HRW urges Cambodia to shut ‘unjust’ detention centres
Hundreds of drug users, sex workers, beggars and street children are unlawfully detained in Cambodian rehabilitation centres where they face torture, sexual violence and forced labour, a leading rights group said yesterday.
New York-based Human Rights Watch (HRW) called for the immediate closure of eight detention centres that are supposedly for the treatment of drug dependency.
In a report titled “They Treat Us Like Animals”, it said people recently confined in the centres described being thrashed with rubber water hoses and hit with sticks or branches.
Former female detainees described rape and other sexual abuse by male guards while many detainees said they were forced to work with no pay in the centres or on construction sites, according to HRW.

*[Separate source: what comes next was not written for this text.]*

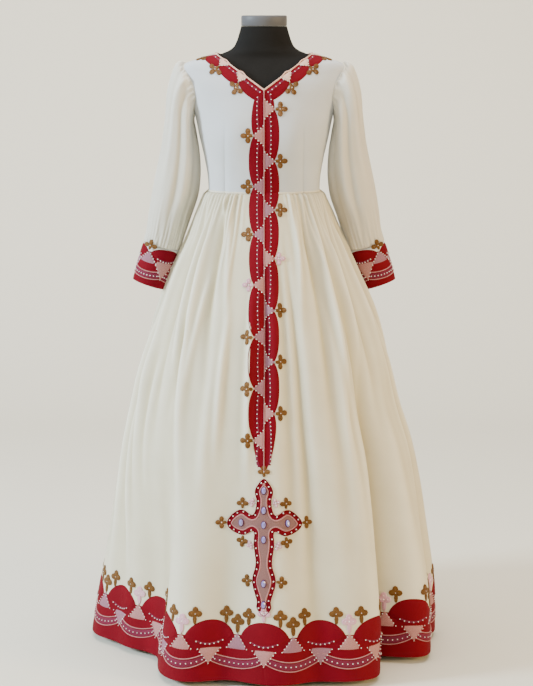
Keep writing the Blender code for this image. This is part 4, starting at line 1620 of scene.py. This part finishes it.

“Inside Cambodia’s drug detention centres, arbitrary detention, forced labour, and physical and sexual abuse are carried out with impunity,” said HRW health and human rights director Joseph Amon.
“These centres are ineffective, unjust, and violate human rights,” Amon said.
Cambodian government officials could not immediately be reached for comment.
The report said that during 2012 about 2,200 people were confined in the centres — which are run by various branches of the Cambodian state, including the police and the ministry of social affairs — usually for up to six months.
“The government uses these centres as dumping grounds for beggars, sex workers, street children, and other ‘undesirables’, often in advance of high-profile visits by foreign dignitaries,” Amon said.
HRW alleged unaccompanied children as young as six are held in the same rooms as adults, where they are kept in chains, beaten and forced to perform exhausting physical exercises.
“Children who use drugs or who live on the streets should be protected from harm, not locked up, beaten, and abused,” Amon said.
UN health officials have previously questioned the treatment methods used at the drug rehabilitation centres.
Last year, 12 UN agencies called on countries with such centres to close them without delay and to release the detainees.
Cambodia has not publicly responded to the call although it has closed three drug detention centres, HRW said.